The petitioner has not shown that any of the issues raised by his claims are subject to debate among jurists of reason or that a procedural ruling was incorrect. The factual and legal questions advanced by the petitioner are not novel and have been consistently resolved adversely to his position. In addition, the questions presented are not worthy of encouragement to proceed further.
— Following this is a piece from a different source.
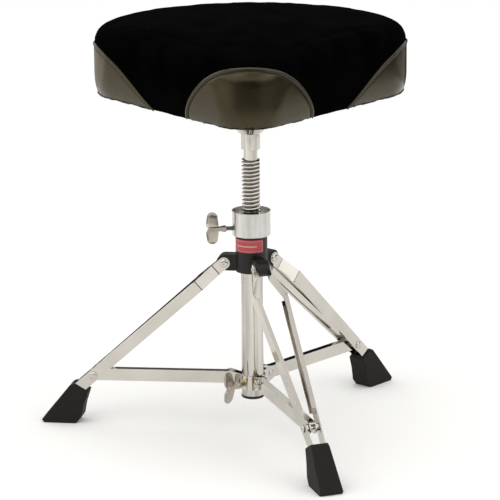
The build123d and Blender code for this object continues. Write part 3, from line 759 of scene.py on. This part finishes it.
def make_cushion(saddle):
    room = SWELL_ROOM
    vertices, faces = cushion_mesh(saddle, room)
    piece = add_piece("seat_cushion", vertices, faces, None, "black_velour")
    remesh(piece, VOXEL)
    swell(piece, SEAT_BOTTOM + HELD_HEIGHT)
    subdivide(piece)
    apply_modifiers(piece)
    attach(piece, "seat")
    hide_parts("seat_cover_top", "seat_foam")
    return piece


# ---- Vinyl patches ------------------------------------------------------------------
ARCH_STEPS = 144
ARCH_FOOT = 1.4 * MM
INNER_STEPS = 18
PATCH_THICKNESS = 1.3 * MM
STITCH_INSET = 5.4 * MM
STITCH_SPACING = 4.4 * MM
STITCH_LIFT = 0.55 * MM
STITCH_R = 0.95 * MM
STITCH_GAP = 0.05
STITCH_PATH_STEPS = 900

# A stitch's thickness along its length: share of the length, share of the full radius.
STITCH_PROFILE = ((0.0, 0.35), (0.12, 0.8), (0.5, 1.0), (0.88, 0.8), (1.0, 0.35))

# Section of a patch's piped and stitched edge: distance in from the edge and lift off the
# cushion, both in mm.
EDGE_PROFILE = ((-0.5, -0.2), (-0.45, 0.7), (0.0, 1.4), (0.8, 1.95), (2.0, 2.2), (3.2, 2.05), (4.0, 1.5),
                (4.6, 0.6), (5.4, 0.2), (6.2, 0.6), (7.0, 0.95), (9.0, 1.0))

# Each panel's half length along the bottom edge, its height up the skin, and the power of its
# arch: a lower power gives a fuller arch. The side panels are centred SIDE_PANEL_MIDDLE from the
# nose along the outline.
FRONT_PANEL = (111 * MM, 80.5 * MM, 0.60)
SIDE_PANEL = (134 * MM, 67 * MM, 0.97)
SIDE_PANEL_MIDDLE = 310 * MM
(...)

The petitioner has failed to make a sufficient showing to merit the issuance of a certificate of appealability.
CONCLUSION
Accordingly, the petitioner's objections (Docket No. 9) are OVERRULED. The findings of fact and conclusions of law of the magistrate judge are correct, and the report of the magistrate judge (Docket No. 7) is ADOPTED. It is
ORDERED that Petitioner's claims are DISMISSED WITHOUT PREJUDICE. A certificate of appealability will not be issued.
So ORDERED and SIGNED this 22nd day of May, 2020.